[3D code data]

-------

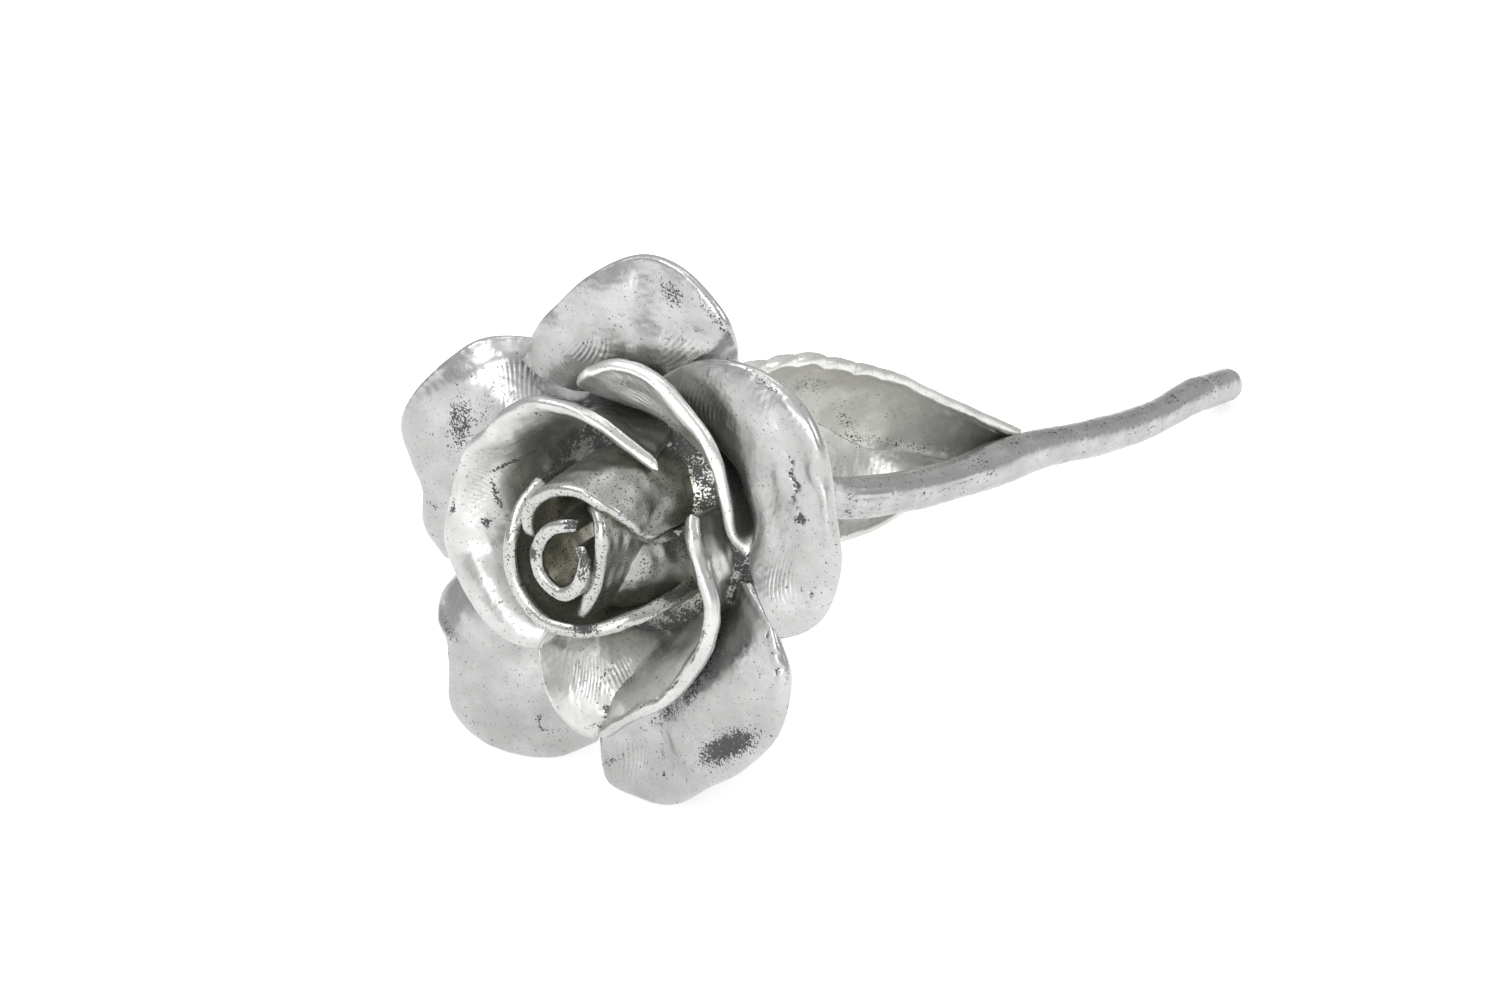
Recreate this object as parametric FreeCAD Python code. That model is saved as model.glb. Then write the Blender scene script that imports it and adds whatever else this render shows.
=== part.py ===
import FreeCAD, Part
import math
import os

# A metal rose lying on a table: a flower head of twelve petals on a hub, a curved stem and one
# leaf. The rose points its face along -Y and its stem along +Y, and rests on the rims of the
# two lower outer petals and on the free end of the stem. Millimetres, +Z up, with the origin
# on the table under the middle of the rose.

# ---- driving dimensions --------------------------------------------------------------------
OUTER_SHEET = 1.0        # thickness of the outer petals and of the leaf
INNER_SHEET = 1.2        # thickness of the three inner petals
BUD_SHEET = 1.2          # thickness of the three petals of the bud
CORE_SHEET = 1.1         # thickness of the rolled core
HEAD_CENTRE = (0.6, -47.6, 29.8)   # where the head's axis crosses the plane of the petal roots
BUD_OFFSET = (1.0, 0.5)  # the bud's axis, right of and above the head's axis
CORE_OFFSET = (1.5, 1.2)
BUD_FLOOR = 3.0          # height of the bud's roots above the plane of the petal roots
BUD_TOP = 22.0
BUD_SWELL = 0.10         # how much wider the bud is at half height than at its ends
END_RADIUS = 2.0         # the straight free end of the stem
END_LENGTH = 12.0
END_ROUND = 0.8

# A petal is a fan of curves from a root arc to its rim. Each curve is a cubic whose two inner
# control points sit at these shares of the way out and of the way up.
FACE = (0.04, 0.85, 0.16, 1.02)     # rises beside the inner petals, then spreads out flat
SHELF = (0.04, 0.97, 0.14, 1.05)    # the same, but flat from closer in
RISE = (0.15, 0.45, 0.50, 0.95)
CUP = (0.05, 0.60, 0.30, 1.15)
FLARE = (0.00, 0.80, 0.06, 0.78)    # hugs the bud, then turns out sharply
FLANK = (0.02, 0.63, 0.06, 0.76)    # hugs the bud, then slopes out from half its height
BOWL = (0.05, 0.45, 0.35, 0.90)

# Rims in cylindrical head coordinates: (angle in degrees, radius, height). The angle runs
# counter-clockwise from the right as seen from the front, and the height is towards the front.
# A root is (first angle, last angle, first radius, last radius, height) about the bud's axis.
PETALS = {
    "outer_petal_top": {
        "rim": [(60, 21, 4.5), (64, 27, 8), (75, 29.7, 9), (86, 29.5, 8.7), (98, 26.6, 9.5),
                (116, 22.6, 9), (134, 19.9, 7.8)],
        "root": (70, 120, 14.2, 14.2, -1.4), "sides": (SHELF, SHELF), "sheet": OUTER_SHEET},
    "outer_petal_right": {
        "rim": [(344, 20.6, 11.2), (349, 22.9, 10.8), (356, 24.7, 10.3), (368, 26.2, 10),
                (380, 26.7, 10), (393, 28.4, 10), (404, 28.3, 10), (416, 26.1, 10.25),
                (428, 21.6, 9.8), (437, 17.8, 9.2)],
        "root": (366, 416, 14.2, 14.2, -1.3), "sides": (SHELF, SHELF), "sheet": OUTER_SHEET},
    "outer_petal_lower_right": {
        "rim": [(261.5, 24, 9), (265, 28.5, 9.5), (272, 29.7, 8.5), (280, 29.6, 8.5),
                (291, 27.4, 9.5), (303, 26.4, 10), (318, 25.2, 10), (331, 22.8, 9.6),
                (340, 19.5, 9.3), (348, 16.5, 8.6), (352, 14.4, 8)],
        "root": (276, 342, 11.5, 11.5, -2.5), "sides": (FACE, FACE), "sheet": OUTER_SHEET},
    "outer_petal_lower_left": {
        "rim": [(204, 25, 5), (209, 27.6, 8.5), (214, 27.6, 10.5), (219, 27, 11.5),
                (224, 29.2, 11.4), (229, 32.9, 10.6), (236, 33.9, 9.7), (242.5, 33.1, 8.6),
                (249.5, 30.9, 7.4), (256.5, 27.2, 5.8)],
        "root": (207, 264, 11.5, 11.5, -2.5), "sides": (FACE, FACE), "sheet": OUTER_SHEET},
    "outer_petal_upper_left": {
        "rim": [(130, 20.5, 4), (138, 24, 8), (148, 25.3, 10), (160, 26.9, 10.5),
                (169, 27.6, 10.5), (177, 26.6, 10), (184, 25.7, 9.5), (194, 26.7, 8.8),
                (203, 26.3, 7.5)],
        "root": (132, 195, 11.5, 11.5, -2.5), "sides": (FACE, FACE), "sheet": OUTER_SHEET},
    "inner_petal_left": {
        "rim": [(54, 12.3, 13.5), (74, 12.9, 14.5), (91, 14.6, 15), (104, 15.6, 15),
                (115, 16.3, 15), (127, 16.3, 15), (139, 16, 15), (151, 16.7, 15),
                (163, 16.9, 15), (184, 17.7, 15), (195, 18.1, 15), (206, 17, 15.5),
                (218, 16, 16), (230, 14.9, 16), (243, 13.5, 15)],
        "root": (74, 240, 11.1, 9.9, 1.5), "sides": (RISE, CUP), "sheet": INNER_SHEET},
    "inner_petal_right": {
        "rim": [(1, 13.4, 8), (15, 14, 10.5), (30, 15.9, 11.8), (43, 18.3, 12.3),
                (54, 19.6, 12.7), (69, 20.8, 13.2), (83, 20.3, 13.4), (93, 18.7, 13.2),
                (101, 17.2, 12), (110.5, 15.8, 9.5)],
        "root": (9, 108, 11.8, 13.3, 0), "sides": (FLANK, FLARE), "sheet": INNER_SHEET},
    "inner_petal_lower": {
        "rim": [(238, 16.5, 12), (246, 18.4, 13), (254, 19.8, 14), (261, 21, 14),
                (266, 21.5, 13.5), (268, 20.9, 13), (271, 20.9, 13.5), (284, 18.3, 14),
                (301, 17, 14), (323, 15.7, 14), (337, 15.2, 14), (349, 14.2, 14),
                (358, 13.1, 14), (369, 12.3, 14), (380, 12.2, 14), (389, 12.4, 13)],
        "root": (250, 385, 9.9, 10.2, 1.5), "sides": (BOWL, BOWL), "sheet": INNER_SHEET},
}

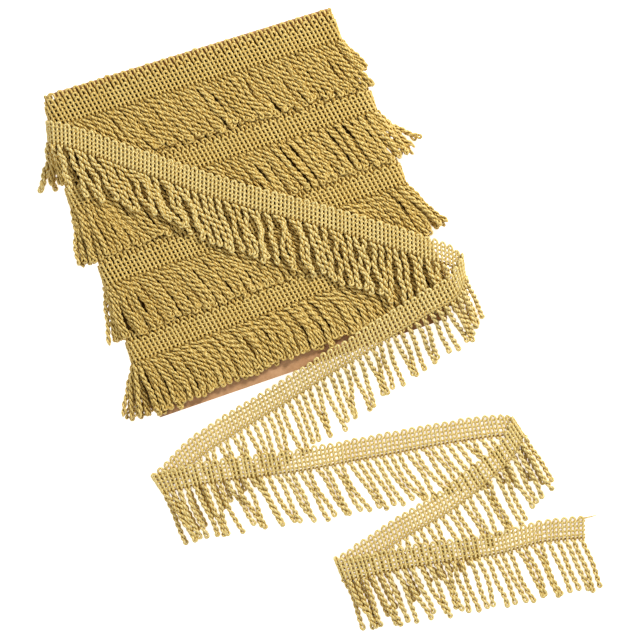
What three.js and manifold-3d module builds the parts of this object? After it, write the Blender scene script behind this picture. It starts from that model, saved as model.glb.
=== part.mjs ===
// Bullion fringe trim wound in four rows round a kraft card, with its loose end laid to and fro.
// Millimetres, +Z up, the surface that it all rests on at z = 0.
// The origin is on that surface, under the middle of the whole object.

import * as THREE from "three";
import { mergeVertices } from "three/addons/utils/BufferGeometryUtils.js";
import Module from "manifold-3d";

const wasm = await Module();
wasm.setup();

// Driving sizes of the trim
const HEADING_WIDTH = 15; // rib length, from the loops down to the strands
const PITCH = 5.8; // one loop of the heading, with one strand under it
const HEADING_THICK = 2.0;
const RIB_RISE = 0.15; // how far a rib stands out of each face
const SCALLOP = 1.1; // how far a loop stands past the mean edge
const STRAND_LENGTH = 39;
const STRAND_WIDE = 3.0;
const STRAND_THICK = 2.6;
const BOBBLE_WIDE = 3.8; // the small loop at a strand's tip
const STRIP_WIDE = 2.2; // the stitched strip that the strands hang from
const STRIP_THICK = 2.5;
const GAP = 0.3; // between neighbouring pieces

// Middle of the whole object in the frame that the tables below are in
const MIDDLE = { x: 1.4, y: 0.28 };

// Card, hand cut and a little wider at its foot; u runs along its rows and v up it
const CARD_CENTRE = { x: -53.2, y: 74.5 };
const CARD_TURN = THREE.MathUtils.degToRad(17.7);
const CARD_THICK = 2.8;
const CARD_UNDER = 6.6; // height of its underside
const CARD_TOP = CARD_UNDER + CARD_THICK;
const CARD_CORNERS = {
  topLeft: { u: -100.6, v: 119.9 },
  topRight: { u: 98.6, v: 118 },
  footRight: { u: 113, v: -113 },
  footLeft: { u: -98.6, v: -118 },
};

// Windings: heights of the outer faces, front and back. A row's reaches are how far it stands past
// the card's edges, and its side locks are places past the left edge, as shares of that reach.
const FRONT_STRANDS = 13.1; // top of the turns that lie under the outer strands
const FRONT_HEADING = 14.1;
const FRONT_TIER = 11.2; // loops of the turns below, which show above each heading
const BACK_STRANDS = 0;
const BACK_HEADING = 1.5;
const BACK_TIER = 3.6;
const ROW_PITCH = 56.5;
const ROWS = [
  { name: "row_1", top: 111, tilt: 0, lean: 26, reachLeft: 10.2, reachRight: 3.6, sideLocks: [] },
  { name: "row_2", top: 54, tilt: 0.004, lean: 29, reachLeft: 12.0, reachRight: 7.6, sideLocks: [0.45, 0.95] },
  { name: "row_3", top: -2.4, tilt: 0.022, lean: 31, reachLeft: 10.0, reachRight: 8.0, sideLocks: [0.45, 0.95] },
  { name: "row_4", top: -58.8, tilt: 0.025, lean: 33, reachLeft: 8.8, reachRight: 8.4, sideLocks: [0.45, 0.95] },
];
const FRONT_LOOPS = 35;
const BACK_COLUMNS = 10;
const SIDE_COLUMNS = 4;
const LOCKS_PER_ROW = 22;

// A row's cross-section from its loops down: w is the distance below them
const ROW_PROFILE = [
  { w: -5.0, front: FRONT_TIER, back: BACK_TIER, loop: 0, rib: 0 },
  { w: -0.6, front: FRONT_TIER + 0.4, back: BACK_TIER - 0.4, loop: 1, rib: 0 },
  { w: 0.0, front: FRONT_HEADING, back: BACK_HEADING, loop: 1, rib: 1 },
  { w: 14.6, front: FRONT_HEADING + 0.2, back: BACK_HEADING, loop: 0, rib: 1 },
  { w: 15.2, front: FRONT_STRANDS, back: BACK_STRANDS, loop: 0, rib: 0 },
  { w: 49.5, front: FRONT_STRANDS, back: BACK_STRANDS, loop: 0, rib: 0 },
];
const ROW_RIB_RISE = 0.4;

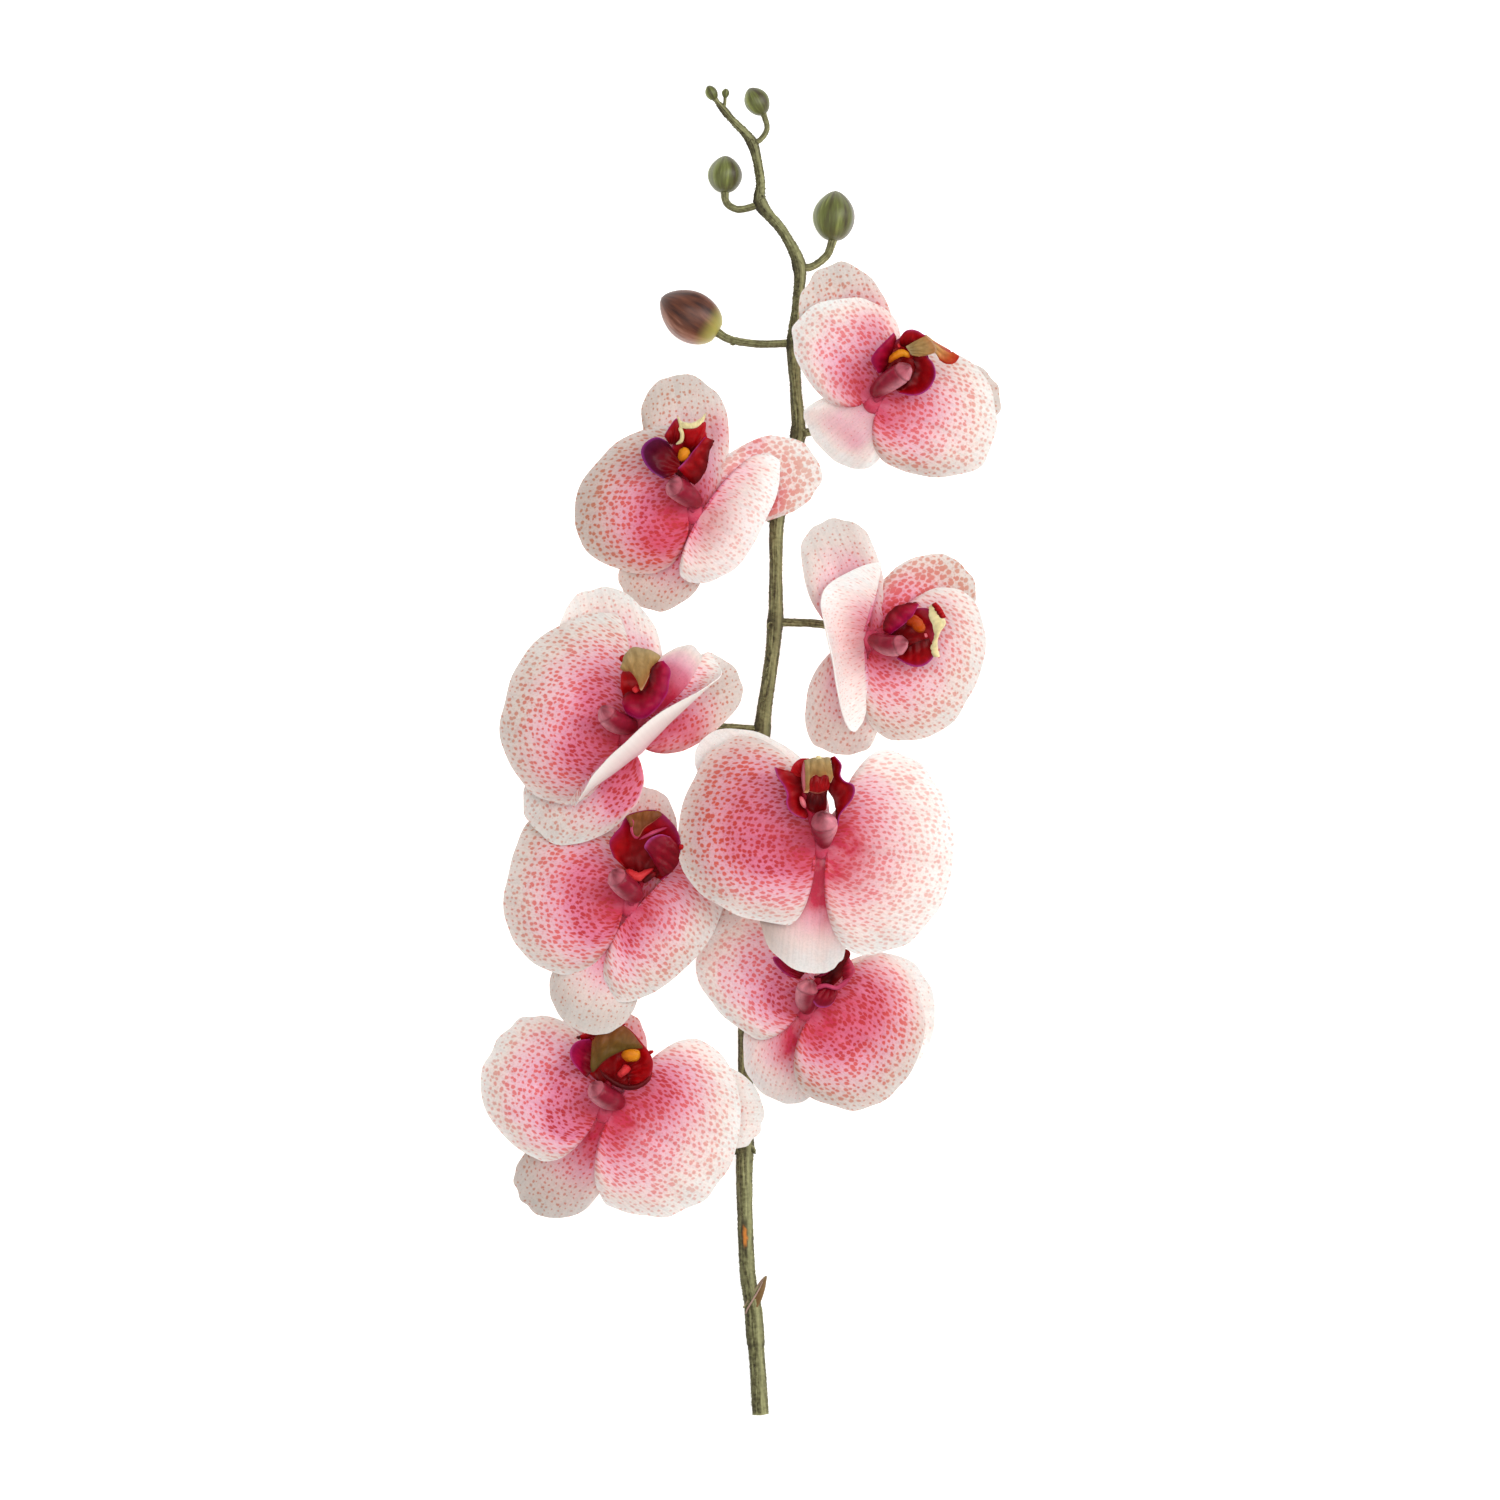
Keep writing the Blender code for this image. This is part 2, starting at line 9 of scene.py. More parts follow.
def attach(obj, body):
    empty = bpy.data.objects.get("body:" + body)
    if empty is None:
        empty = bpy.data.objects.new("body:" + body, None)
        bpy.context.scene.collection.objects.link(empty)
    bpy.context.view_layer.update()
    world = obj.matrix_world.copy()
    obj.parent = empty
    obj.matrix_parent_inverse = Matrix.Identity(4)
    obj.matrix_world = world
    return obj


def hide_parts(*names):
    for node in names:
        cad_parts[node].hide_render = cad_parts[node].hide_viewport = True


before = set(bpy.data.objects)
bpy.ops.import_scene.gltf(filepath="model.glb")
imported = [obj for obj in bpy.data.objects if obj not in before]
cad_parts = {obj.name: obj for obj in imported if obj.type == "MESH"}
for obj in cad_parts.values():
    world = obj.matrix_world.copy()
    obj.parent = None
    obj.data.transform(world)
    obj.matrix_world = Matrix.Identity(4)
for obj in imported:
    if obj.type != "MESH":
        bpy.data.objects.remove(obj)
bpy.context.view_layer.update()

-------

## WRITTEN TASK:
Above are the entries; repeat their lines exactly, from the first through the one that contains "# on the table under the middle of the rose.".

## SOLUTION TO THIS TASK:
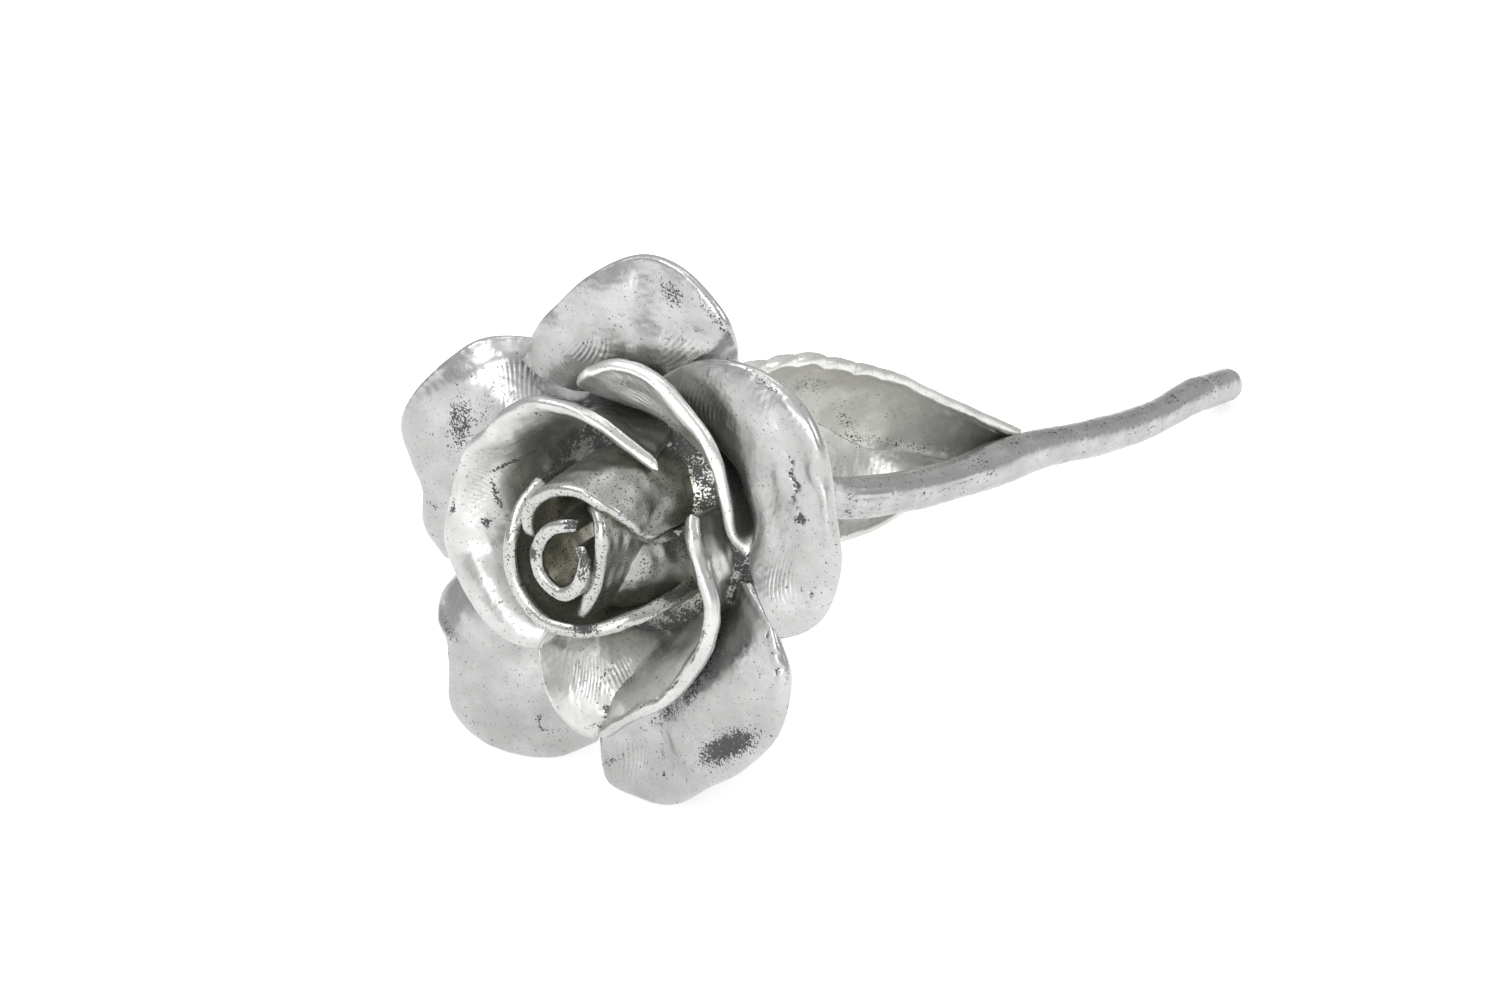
Recreate this object as parametric FreeCAD Python code. That model is saved as model.glb. Then write the Blender scene script that imports it and adds whatever else this render shows.
=== part.py ===
import FreeCAD, Part
import math
import os

# A metal rose lying on a table: a flower head of twelve petals on a hub, a curved stem and one
# leaf. The rose points its face along -Y and its stem along +Y, and rests on the rims of the
# two lower outer petals and on the free end of the stem. Millimetres, +Z up, with the origin
# on the table under the middle of the rose.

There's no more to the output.